The U.S. dollar suffered its steepest decline in months on Friday, tumbling against major currencies as weaker-than-expected employment data sent shockwaves through financial markets and dramatically altered expectations for Federal Reserve policy.
The greenback’s sharp retreat came after the Labor Department reported that U.S. employers added just 73,000 jobs in July—a figure that fell well short of the 110,000 economists had anticipated. Making matters worse, June’s job gains were slashed from an initially reported 147,000 to a mere 14,000, painting a picture of an economy losing considerable momentum in the labor market.
“It’s worse than anyone expected, and the kicker is that downward revision for the prior month too,” said Helen Given, director of trading at Money USA in Washington, capturing the market’s dismay at the double blow of current weakness and historical revisions.
The dollar index, which tracks the greenback against a basket of major currencies, plummeted 1.06% to 98.97—marking its largest single-day decline against both the euro and yen since April. The euro surged 1.16% to $1.1547, while the dollar weakened a substantial 2.01% against the Japanese yen to 147.7.
The employment disappointment has fundamentally shifted trader expectations regarding Federal Reserve policy. Fed funds futures markets saw a dramatic recalibration, with traders now pricing in 58 basis points of rate cuts by year-end, up sharply from just 34 basis points on Thursday. The probability of a September rate cut has increased significantly.
This reversal in sentiment comes just days after Fed Chair Jerome Powell struck a notably hawkish tone on Wednesday, offering little indication that rate cuts were imminent and expressing concerns about potential inflationary pressures from President Trump’s tariff policies.
The timing is particularly significant given the political backdrop. Trump’s administration has been implementing aggressive trade measures, with new tariff rates imposed on dozens of trading partners. Switzerland faces a punishing 39% rate, while Canada received a 35% tariff—somewhat less than the threatened 25% but still substantial enough to pressure the Canadian dollar.
Currency analysts are now reassessing their dollar forecasts. Jonas Goltermann, deputy chief markets economist at Capital Economics, noted that their prediction for dollar strength in the second half of the year was predicated on economic resilience and Fed policy remaining on hold until 2026.

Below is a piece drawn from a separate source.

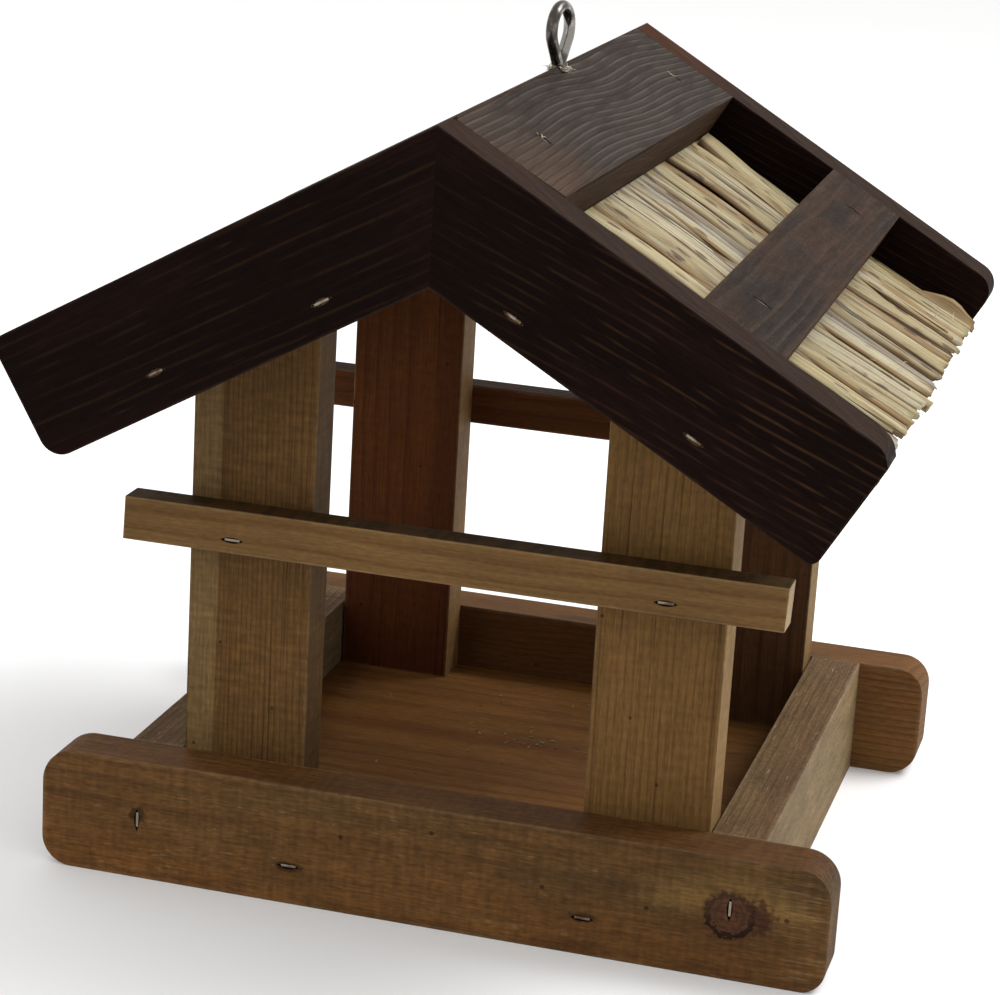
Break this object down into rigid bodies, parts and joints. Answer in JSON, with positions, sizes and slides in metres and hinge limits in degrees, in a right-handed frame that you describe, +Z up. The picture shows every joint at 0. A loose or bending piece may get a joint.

“That now looks less probable,” Goltermann warned. “In a recession scenario, the dollar is likely to weaken against lower-yielding currencies such as the yen and the euro, even if it may rally against other, riskier currencies.”
The employment data has elevated the importance of the next jobs report, scheduled for release on September 5—just ahead of the Fed’s September 16-17 meeting. This timing creates a critical decision point for monetary policymakers who must balance concerns about economic cooling against persistent inflation concerns.

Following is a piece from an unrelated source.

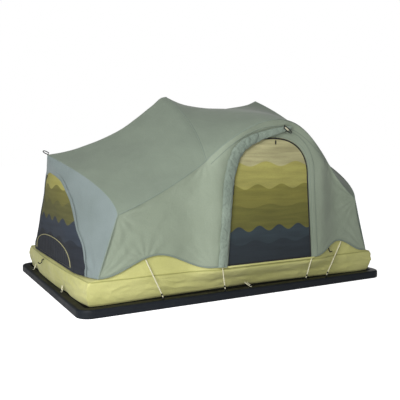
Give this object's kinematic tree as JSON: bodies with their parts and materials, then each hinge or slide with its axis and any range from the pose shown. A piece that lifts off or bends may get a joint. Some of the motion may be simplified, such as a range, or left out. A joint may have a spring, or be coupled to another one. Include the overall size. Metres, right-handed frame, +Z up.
{
  "type": "roof top tent",
  "caption": "Hoop-framed roof top tent on a flat framed base: soft fly, coated floor tub, arched mesh doors both sides, mesh end windows, mattress and guy cords.",
  "frame": {"origin": "on the ground plane under the middle of the base", "axes": "+X along the base's long side towards the end nearer the door's right jamb, +Y across the tent to its far side, +Z up"},
  "size_m": [2.2, 1.6018, 1.267],
  "materials": {
    "anodised_frame": "satin black anodised",
    "deck_sheet": "matt black coated sheet",
    "pole_alloy": "satin drawn tube",
    "black_plastic": "moulded, fine texture",
    "fly_cloth": "sage coated ripstop",
    "end_cloth": "grey-blue coated ripstop",
    "tub_cloth": "yellow-green coated floor cloth",
    "door_print": "printed fine mesh",
    "mattress_cloth": "knitted foam cover",
    "cord_cream": "braided cord"
  },
  "bodies": {
    "tent": {"base_deck": "deck_sheet", "brow_pole_far": "pole_alloy", "brow_pole_near": "pole_alloy", "clip_far_left": "black_plastic", "clip_far_right": "black_plastic", "clip_near_left": "black_plastic", "clip_near_right": "black_plastic", "corner_far_left": "anodised_frame", "corner_far_right": "anodised_frame", "corner_near_left": "anodised_frame", "corner_near_right": "anodised_frame", "door_roll_far": "end_cloth", "door_roll_near": "end_cloth", "elastic_loop_left_front": "cord_cream", "elastic_loop_left_rear": "cord_cream", "elastic_loop_near": "cord_cream", "end_arch_left": "pole_alloy", "end_arch_right": "pole_alloy", "floor_tub": "tub_cloth", "fly_end_left": "end_cloth", "fly_end_right": "end_cloth", "fly_roof_left": "fly_cloth", "fly_roof_middle": "fly_cloth", "fly_roof_right": "fly_cloth", "fly_side_far": "fly_cloth", "fly_side_near": "fly_cloth", "guy_cord_door_left": "cord_cream", "guy_cord_door_right": "cord_cream", "guy_cord_outer_left": "cord_cream", "guy_cord_outer_right": "cord_cream", "hub_far_left": "black_plastic", "hub_far_right": "black_plastic", "hub_near_left": "black_plastic", "hub_near_right": "black_plastic", "leg_pole_far_left": "pole_alloy", "leg_pole_far_right": "pole_alloy", "leg_pole_near_left": "pole_alloy", "leg_pole_near_right": "pole_alloy", "main_hoop_left": "pole_alloy", "main_hoop_right": "pole_alloy", "mattress": "mattress_cloth", "mounting_channel_far": "anodised_frame", "mounting_channel_near": "anodised_frame", "peak_loop_left": "end_cloth", "peak_loop_right": "end_cloth", "rail_far": "anodised_frame", "rail_left": "anodised_frame", "rail_near": "anodised_frame", "rail_right": "anodised_frame", "roll_toggle_far": "black_plastic", "roll_toggle_near": "black_plastic", "window_left": "door_print", "window_right": "door_print"},
    "near_door": {"door_near": "door_print"},
    "far_door": {"door_far": "door_print"},
    "near_zip": {"zip_pull_near": "black_plastic"},
    "far_zip": {"zip_pull_far": "black_plastic"},
    "left_vent": {"vent_flap_left": "door_print"},
    "right_vent": {"vent_flap_right": "door_print"}
  },
  "joints": [
    {"name": "near_door_swing", "type": "hinge", "parent": "tent", "child": "near_door", "pos_m": [-0.1914, -0.745, 0.2005], "axis": [0.0775, 0, 0.997], "range_deg": [0, 95]},
    {"name": "far_door_swing", "type": "hinge", "parent": "tent", "child": "far_door", "pos_m": [-0.1914, 0.745, 0.2005], "axis": [-0.0775, 0, -0.997], "range_deg": [0, 95]},
    {"name": "near_zip_swing", "type": "hinge", "parent": "near_door", "child": "near_zip", "pos_m": [0.157, -0.7483, 0.961], "axis": [-1, 0, 0], "range_deg": [0, 110]},
    {"name": "far_zip_swing", "type": "hinge", "parent": "far_door", "child": "far_zip", "pos_m": [0.157, 0.7483, 0.961], "axis": [1, 0, 0], "range_deg": [0, 110]},
    {"name": "left_vent_swing", "type": "hinge", "parent": "tent", "child": "left_vent", "pos_m": [-1.0488, 0, 0.216], "axis": [0, -1, 0], "range_deg": [0, 100]},
    {"name": "right_vent_swing", "type": "hinge", "parent": "tent", "child": "right_vent", "pos_m": [1.0488, 0, 0.216], "axis": [0, 1, 0], "range_deg": [0, 100]}
  ]
}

The currency market volatility extended beyond traditional forex pairs, with Bitcoin dropping 2.01% to $114,180.54, reflecting broader risk-off sentiment as investors grappled with the implications of a potentially weakening U.S. economy.
As markets head into the weekend, the fundamental question facing investors is whether this jobs report represents a temporary softening or the beginning of a more serious economic deceleration that could force the Federal Reserve’s hand on interest rates sooner than previously anticipated.
WHAT YOU SHOULD KNOW
The U.S. dollar crashed to its worst day since April after July jobs data showed only 73,000 new positions (versus 110,000 expected), and June’s numbers were slashed from 147,000 to just 14,000. This double disappointment has traders now betting heavily on Federal Reserve rate cuts, with the first likely coming in September.
The weak employment picture suggests the U.S. economy may be cooling faster than expected, potentially forcing the Fed to abandon its hawkish stance despite inflation concerns from Trump’s new tariff policies. The next jobs report on September 5 will be critical in determining whether this signals a broader economic slowdown.